We then jump forward to the 1980s, where Professor Xavier (James McAvoy) is busy enrolling students into his school for “gifted” youngsters. Among his new recruits are younger versions of heroes we’ve seen before, such as Cyclops (Tye Sheridan), Jean Gray (Sophie Turner), and Nightcrawler (Kodi Smit-McPhee). Mystique (Jennifer Lawrence), on the other hand, has abandoned the school to escape the unwanted fame gained after saving the life of the President in the previous film. Finally, there’s Magneto (Michael Fassbender), who has changed his identity and started a new family in Russia.

This first part of the film is actually a lot of fun as the new kids test their powers and sneak out to catch a screening of Return of the Jedi (leading to a one-liner that may be the whole reason director Bryan Singer made this film to begin with). The movie also manages to tug a few heartstrings after Magneto inadvertently exposes his identity while saving a co-worker, leading to a tragic confrontation between his family and the frightened locals.
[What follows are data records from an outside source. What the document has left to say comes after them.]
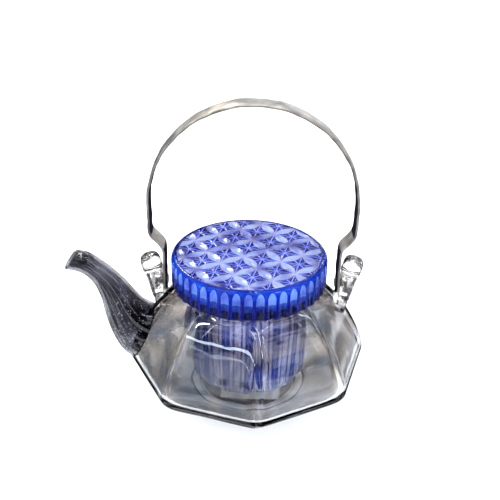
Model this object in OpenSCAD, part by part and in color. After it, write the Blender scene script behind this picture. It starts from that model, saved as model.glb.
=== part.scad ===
// Covered glass pouring pot with a hanging ice cup, a lid and a swinging bail handle.
// Z = 0 is the table, the Z axis is the pot's own axis and the spout points to -X.

/* [Pot body] */
// Corner radius of the eight-sided belt
belt_r = 64; // [62:1:66]
// Height of the belt above the table
belt_z = 22; // [20:1:24]
// Outer radius of the foot ring
foot_r = 31; // [29:1:32]
// Outer radius of the round neck
neck_r = 36.5; // [36:0.1:36.8]
// Height where the faceted shoulder meets the neck
shoulder_z = 65; // [63:1:66]
// Height of the mouth rim
mouth_z = 72; // [71:0.5:72]
// Thickness of the pot's glass wall
wall = 4; // [3.5:0.1:4.5]
// Height of the inside floor
floor_z = 5; // [4.5:0.1:5.5]

/* [Spout] */
// Thickness of the spout's glass wall
spout_wall = 1.8; // [1.6:0.1:2]
// Radius of the pouring hole behind the spout
pour_hole_r = 8; // [6:0.5:9]

/* [Ice cup] */
// Outer radius of the cup just below its flange
cup_r = 32.3; // [31.5:0.1:32.5]
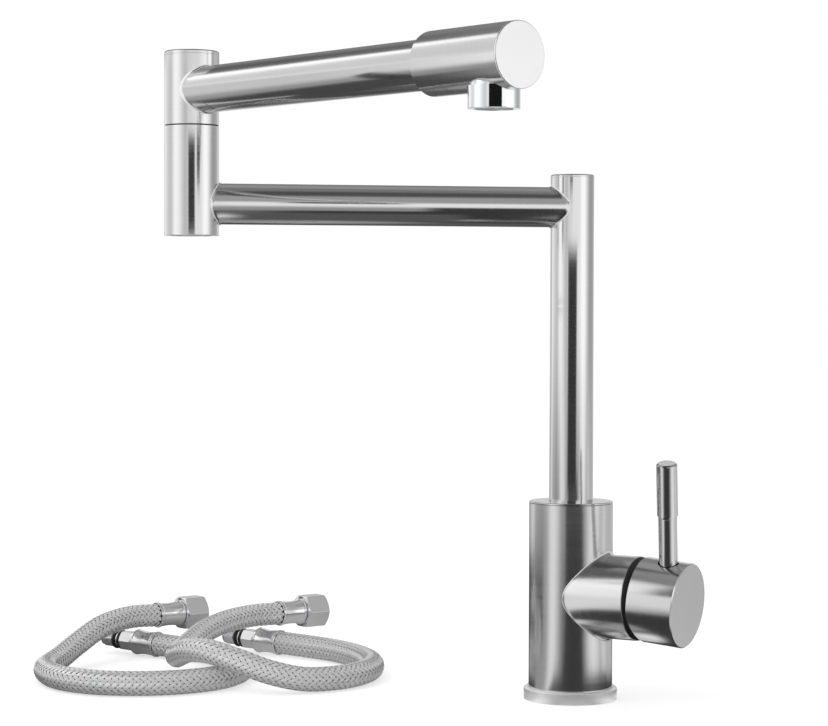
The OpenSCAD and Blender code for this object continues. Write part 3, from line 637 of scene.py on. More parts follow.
def seated(shape: bmesh.types.BMesh, cross_d: float, reach: float, length: float = 0.0) -> None:
    """Mitre a tube along Z onto an upright round one.

    Args:
        shape: The tube, whose own X stands upright.
        cross_d: Diameter of the tube that it is welded to.
        reach: Length of the end that is moved; the rest of the tube stays.
        length: 0 for the lower end, or the distance between the two axes for the upper one.
    """
    radius = cross_d / 2 - BITE
    for vert in shape.verts:
        sunk = math.sqrt(max(radius * radius - vert.co.y * vert.co.y, 0.0))
        if length and vert.co.z > length - reach:
            vert.co.z -= sunk
        elif not length and vert.co.z < reach:
            vert.co.z += sunk


def beaded(shape: bmesh.types.BMesh, radius: float, low: float, high: float = math.inf) -> None:
    """Mark the weld beads of a tube along Z for a finish of their own.

    Args:
        shape: The tube, still with straight ends.
        radius: Outer radius of the tube.
        low: Height below which its outside is a bead.
        high: Height above which it is one.
    """
    skin = 0.1
    for face in shape.faces:
        if all(vert.co.xy.length > radius - skin and not low < vert.co.z < high for vert in face.verts):
            face.material_index = 1


def hexagon(start: float, end: float, flats: float, corner: float) -> bmesh.types.BMesh:
    """Return a hexagonal bar along Z whose long corners are slightly rounded.

    Args:
        start: Lower end.
        end: Upper end.
        flats: Distance across the flats.
        corner: Width of the rounding on the long corners.

    Returns:
        The mesh.
    """
    shape = bmesh.new()
    radius = flats / 2 / math.cos(math.pi / 6)
    bmesh.ops.create_circle(shape, cap_ends=True, segments=6, radius=radius)
    base = list(shape.faces)
    up = bmesh.ops.extrude_face_region(shape, geom=base)["geom"]
    verts = [item for item in up if isinstance(item, bmesh.types.BMVert)]
    bmesh.ops.translate(shape, verts=verts, vec=(0, 0, end - start))
    bmesh.ops.translate(shape, verts=shape.verts, vec=(0, 0, start))
    upright = [edge for edge in shape.edges if abs(edge.verts[0].co.z - edge.verts[1].co.z) > MERGE]
    bmesh.ops.bevel(
        shape,
        geom=upright,
        offset=corner,
        offset_type="OFFSET",
        affect="EDGES",
        segments=3,
        profile=0.5,
        material=-1,
        clamp_overlap=True,
    )
    bmesh.ops.recalc_face_normals(shape, faces=shape.faces)
    return shape


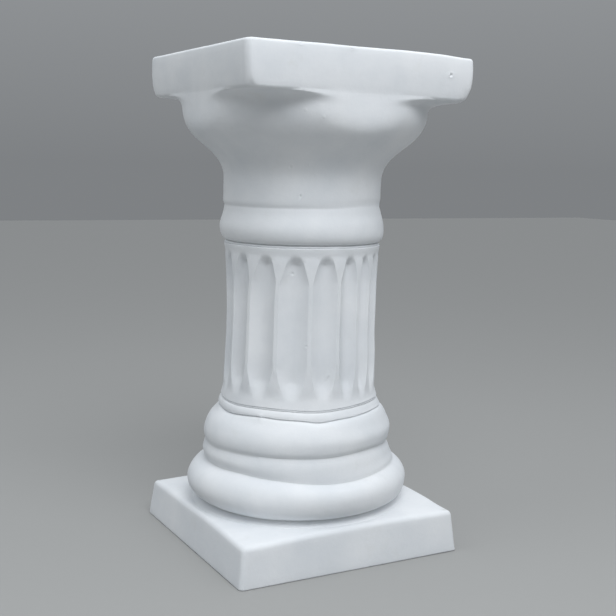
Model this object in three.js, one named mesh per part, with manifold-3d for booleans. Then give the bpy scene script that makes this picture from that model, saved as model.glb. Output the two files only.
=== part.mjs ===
// Concrete pedestal: a short fluted column cast in one piece with its square
// plinth and its square cap plate. Millimetres, +Z up, origin in the middle of
// the underside.
import * as THREE from 'three';
import { mergeVertices } from 'three/addons/utils/BufferGeometryUtils.js';
import Module from 'manifold-3d';

const wasm = await Module();
wasm.setup();

// Driving dimensions
const totalHeight = 600;
// The sides of the plinth lean in toward its top, those of the cap plate lean in toward its underside
const plinthPlate = { side: 295, thickness: 48, cornerRadius: 5, edgeRound: 4, leanTop: 5.6, leanFoot: 0 };
const capPlate = { side: 292, thickness: 52, cornerRadius: 6.5, edgeRound: 4.5, leanTop: -0.3, leanFoot: 2.2 };
const capLow = totalHeight - capPlate.thickness;
const roundFacets = 48;         // round the mouldings and the bell

// Lower torus with the small cove it stands in, then the band and the upper torus, as radii and heights
const footCove = { radius: 137, low: 47, pull: 3 };
const lowerTorus = {
  foot: 121.5, footHeight: 54, radius: 138.5, centre: 104.5, height: 78, top: 102, shoulder: 120.5,
};
const lowerTorusPull = { out: 8.5, up: 3, below: 12 };
const band = { low: 104.8, lowRadius: 119.2, high: 128.4, highRadius: 113.4 };
const bandPull = { low: 6, high: 8.4, highOut: 4 };
const upperTorus = { radius: 118, height: 142, top: 169.9, shoulder: 103 };
// how far the upper torus's curves run straight on from each of their ends
const upperTorusPull = { foot: 2, below: 6, above: 9.5, shoulder: 6 };
const fillet = {
  groove: 170.6, grooveRadius: 100.6, low: 172.4, lowRadius: 102, high: 181, highRadius: 99, edgeRound: 1,
};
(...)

Oddly, though, the film starts to run out of steam just when it should be kicking into high gear. Unearthed by a mutant-worshiping cult, En Sabah Nur begins to assemble a new group of Horsemen that includes Magneto, younger versions of Storm (Alexandra Shipp) and Angel (Ben Hardy), and new mutant Psylocke (Olivia Munn). Speaking of whom, here’s another random thought; why is it that Psylocke is the only character in the film to retain her comic-book costume, which consists of a skintight one-piece bathing suit complete with chest window? Oh wait, she just leaned into the camera, now I get it. At any rate, after assembling his new team, En Sabah Nur decides the modern world needs to be cleansed, so he adopts the name Apocalypse and sets about to destroy all of humanity.

From there, the movie devolves into a series of action scenes which, other than another show-stealer featuring Quicksilver, all feel a bit perfunctory. Worse yet, while the movie toys with religious themes, it never does much with them. A brief glimpse in the opening credits of Jesus carrying his cross proves to be irrelevant to anything that happens in the film. Nightcrawler is seen praying, but unlike the similar scene in the second X-Men film, it appears to be only to set a mood of hopelessness rather than have an actual effect on any of the characters. And while the movie sets the stage for some religious discussion by having Apocalypse claim to be the inspiration for all of mankind’s concepts of God (an idea mercifully rejected by most everyone in the movie), it never comes to fruition or has any bearing on the outcome of the film. Incredibly, the recent Batman v Superman is actually more successful dealing with its religious themes than this film.

Still, X-Men: Apocalypse is not really a bad movie, it just has a disappointing second half that squanders a good setup. But hey, if the film gets too bad of a reception, they can always go back in time in the next movie and erase everything that happened, right? That would be the X-Men thing to do.